Mangion finds inspiration to create her unique and bold ceramic art in nature. This can be seen in the ceramic works titled Windows of Opportunity where the yellow vase represents the warm yet powerful sunrise in Malta and the red vase represents the sunset and national colour of China. The perforations present in the vases are like windows that symbolise the great opportunities that can flow through them.
Although Li and Mangion express their sentiment and feeling through different mediums of art, their inspiration and driving force to imagine and create is the same – nature. Li shows deep sensitivity and delicacy in her oil paintings of flowers and her more traditional Chinese landscapes in ink. Her work ispoetic, expressive and romantic.

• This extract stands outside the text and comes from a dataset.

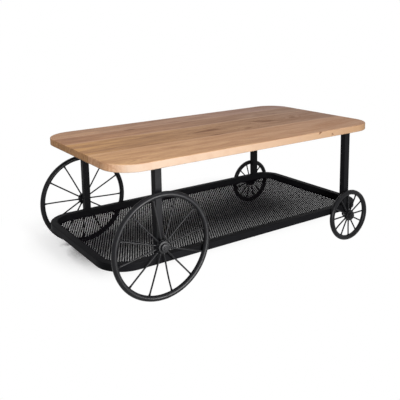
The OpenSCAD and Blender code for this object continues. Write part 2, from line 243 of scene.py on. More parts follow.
def makeFloor(s):
    # white paper floor: plain white to the camera, with a share of really lit floor near the table for its shadow;
    # the share falls with the distance outside a rectangle, max(|place - middle| - half, 0) in x and y
    material, tree, shader = newMaterial("whitePaperFloor", "ShaderNodeMixShader")
    outside = addNode(tree, "ShaderNodeTexCoord").outputs["Object"]
    outside = addNode(tree, "ShaderNodeVectorMath", {0: outside, 1: s["shadowMiddle"]}, operation="SUBTRACT")
    outside = addNode(tree, "ShaderNodeVectorMath", {0: outside}, operation="ABSOLUTE")
    outside = addNode(tree, "ShaderNodeVectorMath", {0: outside, 1: s["shadowHalf"]}, operation="SUBTRACT")
    outside = addNode(tree, "ShaderNodeVectorMath", {0: outside, 1: (0, 0, 0)}, operation="MAXIMUM")
    away = addNode(tree, "ShaderNodeVectorMath", {0: outside}, operation="LENGTH").outputs["Value"]
    near = addNode(tree, "ShaderNodeMapRange", {0: away, 1: 0.0, 2: s["shadowReach"], 3: s["shadowShare"], 4: 0.0},
                   interpolation_type="SMOOTHSTEP")
    lit = addNode(tree, "ShaderNodeBsdfDiffuse", {"Color": (s["shadowFloor"],) * 3 + (1,)})
    white = addNode(tree, "ShaderNodeEmission", {"Color": (1, 1, 1, 1), "Strength": 1.0})
    view = addNode(tree, "ShaderNodeMixShader", {0: near, 1: white, 2: lit})
    matt = addNode(tree, "ShaderNodeBsdfDiffuse", {"Color": (s["floorGrey"],) * 3 + (1,)})
    for number, source in enumerate((plainRays(tree), matt, view)):
        tree.links.new(source.outputs[0], shader.inputs[number])
    mesh = bpy.data.meshes.new("studioFloor")
    half = s["floorHalf"]
    mesh.from_pydata([(-half, -half, 0), (half, -half, 0), (half, half, 0), (-half, half, 0)], [], [(0, 1, 2, 3)])
    mesh.materials.append(material)
    floor = bpy.data.objects.new("studioFloor", mesh)
    bpy.context.scene.collection.objects.link(floor)


makeLight(lightSettings)
makeFloor(lightSettings)
print("camera, light and floor made")


# left, right: the face at either end; the face turns greyer and mostly darker towards the right end, partly the
# board's own tone and partly painted shade from light falling off to the right;
# edge: the sawn edge at either end, changing the same way; end: the end grain; pith: y and z of the tree's middle in
# mm; shift: how far the figure is moved, in m;
# seams: y in mm, strength of the painted highlight along each; knots: place (x, y, z) and half sizes in mm, turn in
# degrees, how much the ends droop, depth
brownEdges = {"edge": ("#c49a77", "#b9926f"), "edgeStreak": "#a07a5c", "end": "#b98e66", "endStreak": "#704728"}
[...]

Li is popularly known as Li Li and is a skilled artist, pianist, chess-player, calligrapher and poet. She hails from Yunnan Province in southwestern China, which borders the Chinese autonomous region of Tibet. Yunnan’s vast landscape of mountains, gorges and lakes has left a deep impression on Li’s ink paintings. Her ink on rice paper painting, Return Date, captures the majestic and mysterious beauty of China and her choice of technique highlights her influence from Chinese traditional art.
Her contrasting oil paintings of flowers, such as Bottle Flower 2, express delicate fragility and innocence. However, in her series of oil paintings where the lotus flower is present along with Chinese, Sanskrit or Tibetan writing, the imaginative scenes are bursting with vivid colour and life.
In Buddhism, the lotus flower acts as the tripartite symbol of purity. This stems from its natural state of floating above murky water, a representation of attachment to the material world. In Chinese Avalokitesvara Heart Mantra, the lotus flower is emphasised along with the Chinese writing taken from the six-syllabled Sanskrit mantra which, when chanted, is the first step to purity and a step towards eventually becoming a Buddha.
Just as Li’s scripture in her painting is a small stepping-stone to enlightenment, Mangion’s installation of curved ceramic pieces glazed in black and white, Pathways-East-West, are stepping stones joining west to east and east to west. The two artists’ work and passion bring Malta and China closer to each other in understanding and appreciation.